Here I’m passing a list (the first four columns of the mtcars dataset) and a function (mean, by name) to sapply which essentially does a map(l, f) and produces the mean of each of these columns, returning a named vector of the means.

That becomes very powerful where partial application is allowed, enabling things like

ghci> add_5 = (+5)
ghci> map [1..10] add_5
[6,7,8,9,10,11,12,13,14,15]

In R, we would need to create a new function more explicitly, i.e. referring to an arbitrary argument

add_5 <- \(x) x + 5
sapply(1:10, add_5)
# [1]  6  7  8  9 10 11 12 13 14 15

Maybe my pattern-recognition has become a bit too overfitted on the idea that in R “no parentheses = function, not result; parentheses = result”.

This reads weirdly to me

calc_mean <- function() {
  function(x) {
    mean(x)
  }
}
sapply(mtcars[, 1:4], calc_mean())

but it’s exactly the same as the earlier example, since calc_mean() essentially returns a mean function

calc_mean()(1:10)
[1] 5.5

For that reason, I like the idea of naming the labelling function, since I read this

p + scale_y_discrete(labels = penguin_label)
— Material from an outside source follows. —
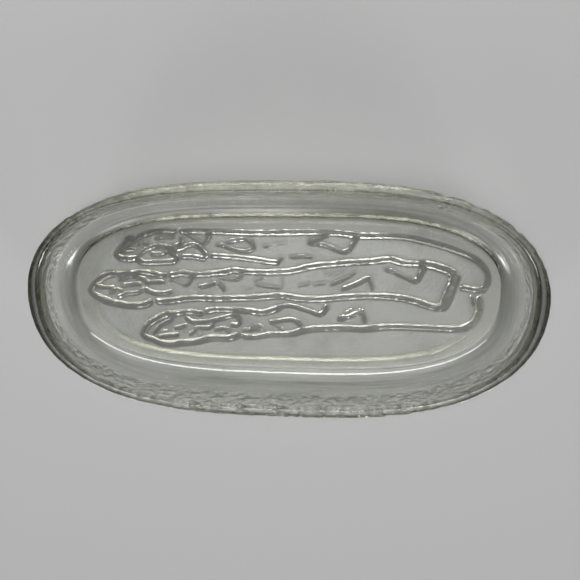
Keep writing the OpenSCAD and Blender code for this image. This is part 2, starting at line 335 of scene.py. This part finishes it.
def iced(x, y, height, share):
    """A place on a ring, pushed in by its share of the icy texture"""
    place = Vector((x, y, height))
    rough = min(1, abs(noise.fractal(place * ICE_SCALE, *ICE_NOISE)) * ICE_GAIN)
    depth = (ICE_DEPTH_END + ICE_DEPTH_SIDE * abs(y) / HALF_W) * share * rough
    outwards = Vector((x / HALF_L ** 2, y / HALF_W ** 2, 0)).normalized()
    return place - outwards * depth


def add_ring(bm, loop, angles, ring, marks):
    """One more ring of the dish, drawn out from a loop of edges: its edges and its angles"""
    inset_end, inset_side, height, icy = ring
    made = bmesh.ops.extrude_edge_only(bm, edges=loop)["geom"]
    fresh = [g for g in made if isinstance(g, bmesh.types.BMVert)]
    edges = [g for g in made if isinstance(g, bmesh.types.BMEdge) and g.is_boundary]
    carried = {}
    for vert in fresh:
        neighbours = [e.other_vert(vert) for e in vert.link_edges]
        angle = next(angles[other] for other in neighbours if other in angles)
        carried[vert] = angle
        x, y = plan_point(angle, inset_end, inset_side)
        vert.co = iced(x, y, height, icy)
        vert[marks["icy"]] = icy
        vert[marks["ring"]] = inset_end
        vert[marks["wall"]] = 1 if height > FOOT_H and inset_end > RIM_W else 0
        # Painted shade at the rim's ends, stronger towards the ends
        vert[marks["painted_shade"]] = (x / HALF_L) ** 2 if height > END_SHADE_LOW and inset_end < RIM_W else 0
        vert[marks["pebbled"]] = 1 if height <= FOOT_H and icy == 0 else 0
    return edges, carried


def glass_dish():
    """The whole dish as one closed skin of glass"""
    bm = bmesh.new()
    marks = {name: bm.verts.layers.float.new(name) for name in MARKS}
    floor_underside(bm, marks["painted_shade"])
    for vert in bm.verts:
        vert[marks["pebbled"]] = 1
    angles = {v: floor_angle(v.co.x, v.co.y) for v in bm.verts if v.is_boundary}
    loop = [e for e in bm.edges if e.is_boundary]
    for ring in section():
        loop, angles = add_ring(bm, loop, angles, ring, marks)
    bmesh.ops.contextual_create(bm, geom=loop)
    bmesh.ops.recalc_face_normals(bm, faces=bm.faces)
    for face in bm.faces:
        face.smooth = True
    return placed(bm, "glass_dish")


def placed(bm, name):
    """A piece of that name from a finished bmesh, in the scene"""
    mesh = bpy.data.meshes.new(name)
    bm.to_mesh(mesh)
    bm.free()
    piece = bpy.data.objects.new(name, mesh)
    bpy.context.scene.collection.objects.link(piece)
    return piece


class NodeTree:
    """A node tree, built one short call at a time"""

    def __init__(self, tree):
        self.nodes = tree.nodes
        self.links = tree.links

    def give(self, value, socket):
        """Link a socket to another, or set it to a plain value"""
        if isinstance(value, bpy.types.NodeSocket):
            self.links.new(value, socket)
        else:
            socket.default_value = value

    def node(self, kind, **values):
        """A node of that kind: small names are its settings and capital names its inputs"""
        made = self.nodes.new("ShaderNode" + kind)
        for name, value in values.items():
            if name[0].islower():
                setattr(made, name, value)
            else:
                self.give(value, made.inputs[name])
        return made

    def combined(self, operation, *values):
        """Sockets or numbers put together by a Math node"""
        made = self.node("Math", operation=operation)
        for value, socket in zip(values, made.inputs):
            self.give(value, socket)
        return made.outputs[0]

    def mixed(self, share, first, second):
        """One colour where the share is 0 and the other where it is 1"""
        made = self.node("Mix", data_type="RGBA")
        colours = [socket for socket in made.inputs if socket.type == "RGBA"]
        self.give(share, made.inputs[0])
        self.give(first, colours[0])
        self.give(second, colours[1])
        return next(socket for socket in made.outputs if socket.type == "RGBA")


class Shader(NodeTree):
    """A material's node tree"""

    def __init__(self, name):
        self.material = bpy.data.materials.new(name)
        self.material.use_nodes = True
        super().__init__(self.material.node_tree)
        self.surface = self.nodes["Principled BSDF"]
        self.output = self.nodes["Material Output"]
        self.place = self.nodes.new("ShaderNodeTexCoord").outputs["Object"]

    def mark(self, name):
        """A mark on the mesh"""
        return self.node("Attribute", attribute_name=name).outputs["Fac"]

    def grain(self, pattern):
        """Noise over the piece, stretched by a Mapping node"""
        stretch, scale, detail, roughness = pattern
        way = self.node("Mapping", Vector=self.place, Scale=stretch).outputs[0]
        made = self.node("TexNoise", Vector=way, Scale=scale, Detail=detail, Roughness=roughness)
        return made.outputs[0]

    def streaks(self):
        """Noise drawn out along the dish's rings"""
        along = self.node("Mapping", Vector=self.place, Scale=STREAK_ALONG).outputs[0]
        across = self.combined("MULTIPLY", self.mark("ring"), STREAK_ACROSS)
        way = self.node("VectorMath", operation="ADD")
        self.links.new(along, way.inputs[0])
        self.links.new(self.node("CombineXYZ", Z=across).outputs[0], way.inputs[1])
        made = self.node(
            "TexNoise", Vector=way.outputs[0], Scale=1, Detail=STREAK_DETAIL, Roughness=STREAK_ROUGHNESS
        )
        return made.outputs[0]

    def masked(self, pattern, name):
        """The pattern where the mark is 1, and nothing where it is 0"""
        return self.combined("MULTIPLY", pattern, self.mark(name))

    def above_middle(self, pattern, strength):
        """The parts of a noise that rise above its middle value"""
        return self.combined("MULTIPLY", self.combined("SUBTRACT", pattern, NOISE_MIDDLE), strength)

    def bump(self, height, size, before=None):
        """A bump of that (distance, strength), over one before it"""
        made = self.node("Bump", Height=height, Distance=size[0], Strength=size[1])
        if before is not None:
            self.links.new(before, made.inputs["Normal"])
        return made.outputs[0]


def shade_and_fleck_share(shader):
    """How dark the glass is painted: painted shade at the rim's ends and on the lines' lower sides, and
    specks below, streaks and icy veins
    """
    specks = shader.above_middle(shader.masked(shader.grain(SPECKS), "pebbled"), SPECK_STRENGTH)
    streaks = shader.above_middle(shader.masked(shader.streaks(), "wall"), STREAK_STRENGTH)
    veins = shader.combined("ABSOLUTE", shader.combined("SUBTRACT", shader.grain(VEINS), NOISE_MIDDLE))
    veins = shader.combined("MULTIPLY", veins, VEIN_STRENGTH)
    veins = shader.masked(shader.combined("MINIMUM", veins, VEIN_MOST), "icy")
    marks = shader.combined("MAXIMUM", shader.combined("MAXIMUM", specks, streaks), veins)
    # The painted shade mark, together with the specks, streaks and veins
    return shader.combined("MAXIMUM", shader.mark("painted_shade"), marks)


def pressed_glass():
    """Clear soda-lime glass, faintly dull yellow-green in its depth, pebbled underneath and icy
    outside, with painted shade at the rim's ends and on the lines
    """
    shader = Shader("pressed_glass")
    surface = shader.surface
    surface.inputs["Base Color"].default_value = CLEAR_GLASS
    surface.inputs["Roughness"].default_value = GLASS_ROUGHNESS
    surface.inputs["IOR"].default_value = GLASS_IOR
    surface.inputs["Transmission Weight"].default_value = 1
    # The base colour darkened by painted shade and by the specks, streaks and veins
    shade_and_fleck_colour = shader.mixed(shade_and_fleck_share(shader), CLEAR_GLASS, OLIVE_SHADE_AND_FLECKS)
    shader.links.new(shade_and_fleck_colour, surface.inputs["Base Color"])
    pebbles = shader.masked(shader.grain(PEBBLES), "pebbled")
    frost = shader.masked(shader.grain(FROST), "icy")
    normal = shader.bump(frost, FROST_BUMP, shader.bump(pebbles, PEBBLE_BUMP))
    shader.links.new(normal, surface.inputs["Normal"])
    depth = shader.node("VolumeAbsorption", Color=DEPTH_TINT, Density=DEPTH_DENSITY)
    shader.links.new(depth.outputs[0], shader.output.inputs["Volume"])
    return shader.material


def studio_floor():
    """A plain pale grey surface just under the dish"""
    bm = bmesh.new()
    bmesh.ops.create_grid(bm, x_segments=1, y_segments=1, size=TABLE_HALF)
    bmesh.ops.translate(bm, verts=bm.verts, vec=-AIR_GAP * UP)
    floor = placed(bm, "studio_floor")
    shader = Shader("pale_paper")
    shader.surface.inputs["Base Color"].default_value = PAPER_COLOUR
    shader.surface.inputs["Roughness"].default_value = 1
    shader.surface.inputs["Specular IOR Level"].default_value = 0
    floor.data.materials.append(shader.material)


def window_glow(tree, way, direction, focus, strength):
    """The light of one soft window, as seen along a way"""
    facing = tree.node("VectorMath", operation="DOT_PRODUCT")
    tree.links.new(way, facing.inputs[0])
    facing.inputs[1].default_value = direction
    ahead = tree.combined("MAXIMUM", facing.outputs["Value"], 0)
    return tree.combined("MULTIPLY", tree.combined("POWER", ahead, focus), strength)


def room():
    """Light from overhead and the windows, and a pale backdrop where the camera looks past the floor"""
    world = bpy.data.worlds.new("room")
    world.use_nodes = True
    tree = NodeTree(world.node_tree)
    way = tree.node("TexCoord").outputs["Generated"]
    height = tree.node("SeparateXYZ", Vector=way).outputs["Z"]
    ramp = tree.node("ValToRGB", Fac=height)
    for stop, (place, brightness) in zip(ramp.color_ramp.elements, OVERHEAD_RAMP):
        stop.position = place
        stop.color = (brightness, brightness, brightness, 1)
    level = ramp.outputs[0]
    for window in WINDOWS:
        level = tree.combined("ADD", level, window_glow(tree, way, *window))
    seen = tree.node("LightPath").outputs["Is Camera Ray"]
    colour = tree.mixed(seen, level, BACKDROP_COLOUR)
    tree.links.new(colour, tree.nodes["Background"].inputs["Color"])
    bpy.context.scene.world = world


def ceiling_strip():
    """A long soft lamp that faces the dish"""
    light = bpy.data.lights.new("ceiling_strip", "AREA")
    light.shape = "RECTANGLE"
    light.size, light.size_y = STRIP_SIZE
    light.energy = STRIP_POWER
    lamp = bpy.data.objects.new("ceiling_strip", light)
    lamp.location = STRIP_PLACE
    lamp.rotation_euler = (ORIGIN - STRIP_PLACE).to_track_quat("-Z", "Y").to_euler()
    bpy.context.scene.collection.objects.link(lamp)


def camera():
    """The photograph's own view, almost straight down"""
    data = bpy.data.cameras.new("camera")
    data.sensor_fit = "HORIZONTAL"
    data.sensor_width = SENSOR
    data.lens = SENSOR * FOCAL_PIXELS / PHOTO_PIXELS
    data.clip_start = CLIP_START
    view = bpy.data.objects.new("camera", data)
    view.location = CAMERA_PLACE
    view.rotation_euler = CAMERA_TURN
    bpy.context.scene.collection.objects.link(view)
    bpy.context.scene.camera = view


dish = glass_dish()
dish.data.materials.append(pressed_glass())
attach(dish, "root")
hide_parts(*BODY_NODES, *RELIEF_NODES)
studio_floor()
room()
ceiling_strip()
camera()
bpy.context.scene.view_settings.view_transform = "Standard"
as passing a function. The parentheses get used in the right place - where the function has been called.

Now, having to define that variable just to use it in the scale_y_discrete call is probably a bit much, so yeah, inlining it makes sense, with the caveat that you have to know it’s a function.

None of this was meant to say that the {scales} approach is wrong in any way - I just wanted to address my own perceptions of the arg = fun() design. It does make sense, but it looks different. Am I alone on this?

Let me know on Mastodon and/or the comment section below.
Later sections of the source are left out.